Beta-reader workflow.

Beta readers are the first audience that is not paid to be kind. Get the manuscript to them, collect their reactions, and revise. Loomwork lets you skip the email-attachment dance: from the manuscript-prep panel, generate a private read-only share link with optional comments, send it through your mail client, and read responses without ever leaving the desktop.

Share links expire (7, 30, or 90 days), are revocable from the panel, and are not indexed by search engines. The reader does not need a Loomwork account to read; they sign in only if they want to leave comments.

  1. Open the Manuscript Preparation panel from the toolbar.
  2. Click Send to beta readers. Pick an expiry; toggle comments on if you want them.
  3. Click Generate link; copy or send through email.
  4. As beta readers read, comments accrue against the share. Open the panel to read and reply.
  5. When you’re ready to revise, open version history (⌘⇧H) and snapshot the current state as before beta-reader pass. Revise. Roll back any paragraph that loses its way.
Recipe 15

Move from Scrivener to Loomwork.

Scrivener kept the binder; Loomwork keeps the binder and the page. The cleanest migration is the native one: drag the whole .scriv folder onto Loomwork. The importer reconstructs the binder, brings across synopses, notes, labels, and converts RTF document content into Markdown. A warnings panel afterwards lists anything that needed attention — usually footnotes, custom inspector fields, or formatting that did not survive the trip cleanly.

Spot-check the first three chapters before doing anything destructive. The original .scriv folder is left untouched; you can always re-import.

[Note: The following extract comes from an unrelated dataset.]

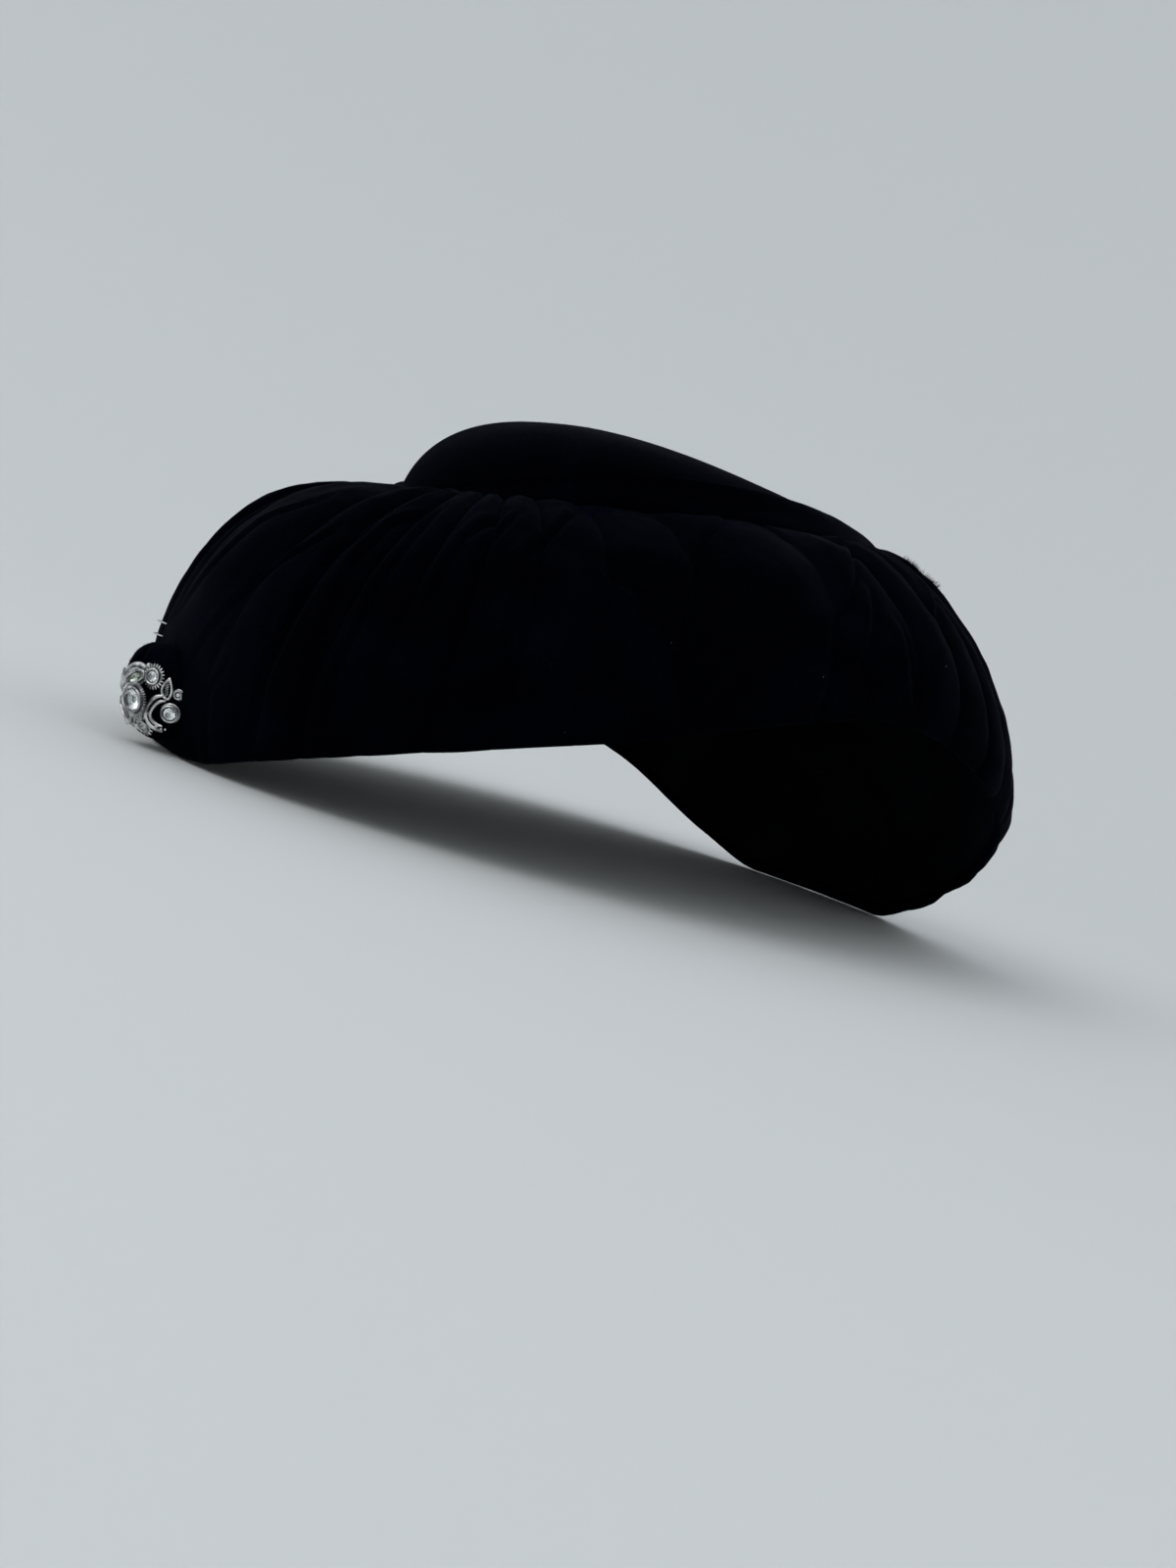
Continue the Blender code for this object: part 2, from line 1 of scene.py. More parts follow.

  1. Quit Scrivener (so the project is not locked).
  2. Drag the .scriv folder onto Loomwork’s welcome screen, or onto an empty project dock.
  3. Pick project type Novel if it asks. The binder, notes, and labels come across; RTF is converted.
  4. Open the warnings panel that appears after import. Review each item — footnotes, comments, custom fields.
  5. Spot-check three chapters; fix any RTF leftovers (stray formatting, broken italics) by hand. The original .scriv is untouched.